My first screenplay was very short, based on one of Mark’s anecdotes. The prescribed format for movie scripts took up so much space that it was hard to remember from one screen to the next which scene I was writing. My dialogue seemed terrible, so I wrote as little of it as possible. In the end it read like a treatment for a silent movie, or a short story full of superfluous, space-hogging interruptions like “EXT. BEACH—DAY.” My second screenplay was slightly longer and slightly better.

This is fine. But this description of her script work is also the extent to which we see Bran create. The way space in a novel is allotted can be a statement of value. Things that take up a lot of space matter more. So one could imagine that Zink might be making an argument about what matters to Bran. Maybe her process is attenuated because she must, with much less time available to her, maintain relationships with her more affluent friends and more privileged lover while also having to work to support herself. Such an argument might make sense if, instead of descriptions of Bran writing, we had more descriptions of Bran working at the nursery, but that’s not really the case either. Zink, by way of Bran’s first-person narration, offers a potential explanation for the elision of the material reality of labor:

I, too, however, am guilty of playing down reality as I tell this story, sticking to elements that bear directly on its wish-fulfillment endgame, as if I had not been spending forty-plus hours a week laundering the Hendersons’ money with a dusty bandanna around my sweaty head, in my work sneakers that smelled like cheese.

I found this passage annoying. And frustrating. Because if you aren’t going to show Bran working in the way she must to support and feed herself, and if you aren’t going to show her struggling to write, then what are you going to show? The novel dedicates the most space to Bran’s thoughts about Peter. Her longing for him; the slow, but inevitable physical consummation of that relationship; and then her eventual repudiation of the relationship as she realizes that Peter is actually not very good or very interesting and that she might expect more, better. Which brings us back to the momentous night in question that begins the book, when she has come to realize her life’s meaning. She finds herself in the dark and stepping out into, well, nothing.

[Read: The key to Nell Zink’s subversive satire]

The closest we come to interesting, electric, funny writing is in those long scenes in which Peter narrates to Bran. Consider this truly hilarious passage:

Peter had altered his views on the subject of tragedy. “The latent fascism in postmodernity makes us incapable of it,” he said by the pool, fully clothed and shading his eyes with The New York Review of Books. “Humanism is the lost prerequisite. Perhaps if we were capable of achieving humanity, I would never have fixated on tragedy as an ideal. But there’s no return to the pre-fascist condition. All our dominant narratives are dystopian, but that’s a dishonest term, a prevarication. Climate change, authoritarianism, and rape culture are not anti-utopias that would ring in utopia if they stopped. They dominate public discourse to slake our lust for humiliation, degradation, dehumanization, defilement, destruction.”

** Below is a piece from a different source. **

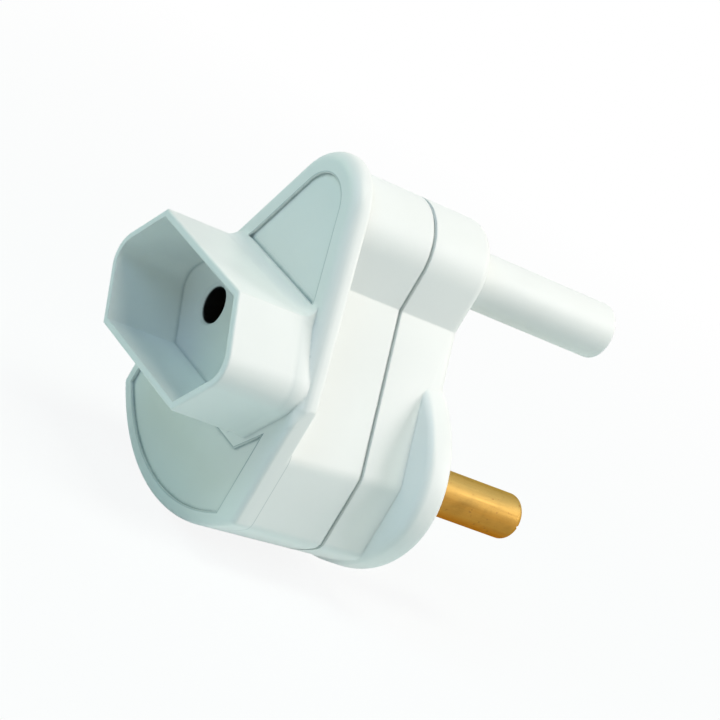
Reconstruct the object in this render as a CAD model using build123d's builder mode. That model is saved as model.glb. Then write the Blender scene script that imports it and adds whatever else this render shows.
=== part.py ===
from build123d import *
import os
from math import asin, atan2, cos, degrees, hypot, radians, sin, sqrt, tan

os.makedirs("parts", exist_ok=True)

# Plug adapter: a two pin socket in a long hexagonal shroud, on a plug with three round pins.
# The origin is on the flat rear face, midway between the two current pins.
# X runs to the line pin, Y runs out along the pins and Z runs up to the earth pin.
# A depth is a distance in front of the rear face, so it lies at Y = -depth.

# Pins
pin_gap = 25.4
pin_r = 3.53
pin_reach = 22.5
pin_tip_round = 1.6
pin_slit = 0.5
pin_slit_depth = 0.9
earth_rise = 28.6
earth_r = 4.355
earth_reach = 28.6
earth_tip_round = 0.8
root_step = 0.35
root_reach = 0.5
pin_clearance = 0.08

# Casing: outline of the body behind the face plate
tongue_r = 8.36
tongue_rise = 28.2
tongue_foot = 22.1
tongue_foot_round = 0.3
flank_angle = 30.0
shoulder_round = 3.5
side_front = 21.5
side_rear = 20.4
base_drop = 19.45
base_drop_rear = 17.65
base_r = 34.0
base_round = 2.2
rear_round = 1.8

# Casing: depths and walls
casing_depth = 27.2
seam_depth = 11.43
seam_gap = 0.6
seam_groove = 0.55
wall = 2.2
rear_wall = 3.0
front_wall = 2.5
lip_wall = 1.0
lip_height = 1.5
lip_clearance = 0.1

# Face plate, which stands proud of the tongue and flanks as an ear
plate_thick = 3.2
plate_rise = 28.7
plate_top_r = 9.4
plate_flank_angle = 27.0
ear_round = 2.0
ear_back_round = 0.65
plate_round = 0.8
plate_base_round = 1.0

# Bare label panels sunk in the face plate
panel_sink = 0.45
upper_border = 3.7
upper_foot = 18.8
lower_border = 2.1
lower_left = 19.4
lower_right = 16.8
lower_notch_x = 12.3
lower_notch_rise = 0.2
lower_top = -4.5

# Socket shroud, a hexagon with two rounded ends
shroud_rise = 7.73
shroud_depth = 40.2
shroud_flat = 13.45
shroud_half_height = 9.7
shroud_tip = 21.5
shroud_tip_round = 4.5
shroud_corner_round = 1.2
shroud_wall = 1.1
shroud_flare = 2.3
shroud_flare_margin = 0.1
shroud_rim_round = 0.3
recess_floor = 3.3

# Two contact sleeves behind the entry holes
socket_gap = 19.0
entry_r = 2.75
entry_chamfer = 0.5
sleeve_bore_r = 2.05
sleeve_wall = 0.75
sleeve_slot = 0.6
sleeve_slot_length = 12.5
sleeve_mouth = 0.35
sleeve_setback = 1.2
sleeve_seat_r = 1.85
sleeve_seat = 1.0
sleeve_foot_r = 3.4
sleeve_foot = 0.8
pocket_clearance = 0.5
pocket_wall = 1.1
pocket_length = 10.5
clip_wall = 0.5
clip_width = 4.0
clip_opening = 70.0
clip_setback = 2.5
clip_clearance = 0.05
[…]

To be clear, I laughed for, like, four minutes after I read that. To me, the thing that makes it is that he shades his eyes with an issue of The New York Review of Books while talking about fascism. I mean! This passage constitutes the rare moment when Zink’s humor is dialed-in and spot-on. There is something deliciously absurd and very funny in the vision of this shambling college student lecturing at his barely legal sort-of-girlfriend by a pool while totally clothed. However, it’s a rare moment. Mostly, Avalon shows Zink needy for laughs and desperate to provoke. Humor is a system of intelligence. It is a system of discernment. Humor in a novel should deepen and complicate not just the story or the character but a reader’s perspective. Humor is often a means of implicating a reader in discomforting truths about the nature of life and existence and being human. Having a relationship to the world. But in Zink’s hands, it’s often deployed like a fart joke at the opera.

In the end, Bran, the most carefully drawn character in the book, hardly resolves into focus. She is at some points deeply oblivious, and at others mysterious and knowing. This could be great and fascinating, but instead, it just feels like inconsistency—as though Zink had a beginning and an end and no way to put them together. The events of the novel never really attain a significance, because they never seem to be happening to anyone. Bran is entirely notional, and that’s the thing: You never care if something happens to someone in the abstract, not really.